Angelique Kidjo, a Beninese music legend and three-time winner of the Best World Music Album, recalls revered South African singer and activist Miriam Makeba once telling her that, “World Music was a politically correct way of calling our music Third World Music, therefore putting us in a closed box from which it was very difficult to emerge”. This criticism is similar to the issues Black artists have with Urban Music categories, which Alternative Hip Hop artist Tyler, the Creator once described as “a politically correct way to say the n-word”. Given World Music’s widespread criticism and the dissatisfaction about the category’s connotations, it is unsurprising that the Grammys chose to distance themselves from the term and rename the award.

But what change has been made to the World Music category exactly? Well, according to the Grammys, the award’s new name “symbolizes a departure from the connotations of colonialism, folk and ‘non-American’ that the former term embodied while adapting to current listening trends and cultural evolution among the diverse communities it may represent”. Today, what is defined as mainstream, popular music particularly in the West, has vastly changed. We can see this with K-Pop artists like BTS and Blackpink as well as reggaeton and Latin pop artists like J Balvin, Bad Bunny and Maluma dominating Global streaming charts and winning big awards like at the MTV VMAs. The Recording Academy, however, has not been specific about whether this name change will affect the actual rules and restrictions of the category, including the award’s eligibility and its nomination and voting processes.

The new category still ignores that there are non-Western nations where English is not only spoken but is a primary and unifying language

Moreover, I still feel that having just one award to recognise non-Latin or reggae music from around the world is not enough. It is hard to classify music into categories and award artists based on those classifications. It is even harder, however, for a Global Music category where more traditional styles of music from around the world are judged alongside contemporary ones from newer artists.

The 2019 Grammys showed this when afro-fusion Grammy hopeful Burna Boy lost out on the Best World Music album award to Angelique Kidjo, whose album Celia was an afrobeat-infused tribute to Cuban icon Celia Cruz, known as the Queen of Salsa. In her victory speech, Kidjo dedicated her award to Burna Boy and emerging African artists who are taking the world by storm with their music. Both artists produced phenomenal albums, but in my opinion, their works should not have been in the same category. There should be space to award styles like the more traditional afrobeat – a funk, jazz and highlife fusion genre pioneered by Nigerian musician Fela Kuti in the 70s – as well as the newer afrobeat, an umbrella term used to describe 21st-century West African popular music. Though afrobeat is inspired by its more traditional predecessor, they are importantly distinct.

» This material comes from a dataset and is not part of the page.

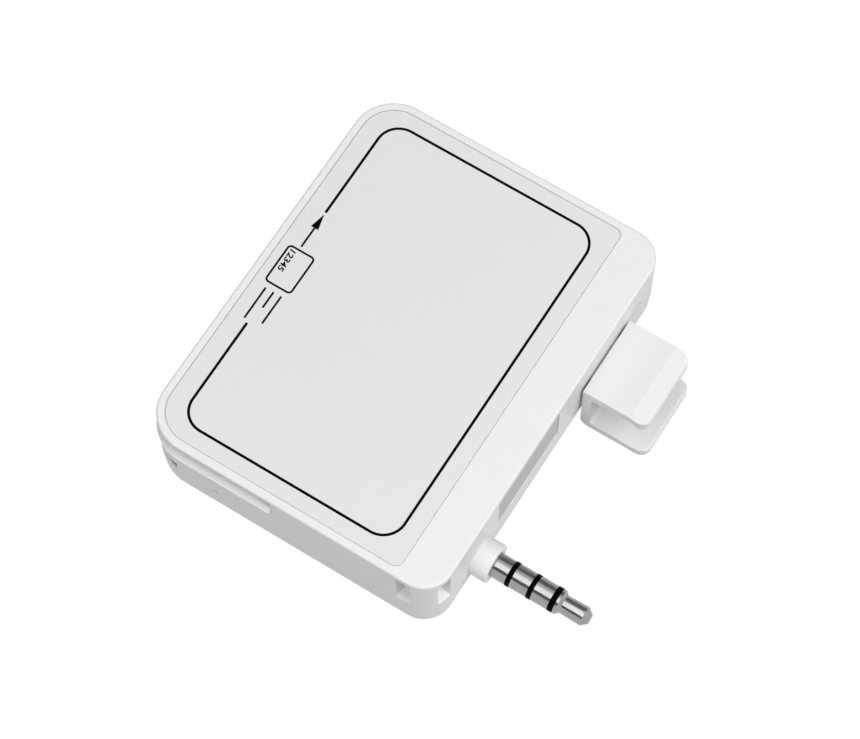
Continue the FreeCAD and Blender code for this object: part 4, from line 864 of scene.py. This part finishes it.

It is still unclear as to whether the Best Global Music Album category will, in reality, change anything for the artists nominated in it who are predominantly from the Global South. The Oscars made a similar change when it renamed its Best Foreign Film category to Best International Feature Film. The change did not avoid criticism given that the new category still ignores that there are non-Western nations where English is not only spoken but is a primary and unifying language. These nations continue to be excluded from the category, given its non-English mandate.

We can only wait and see how future nominations and awards play out in the Best Global Music Album category, starting with the 2021 Grammy nomination announcements on 24 November.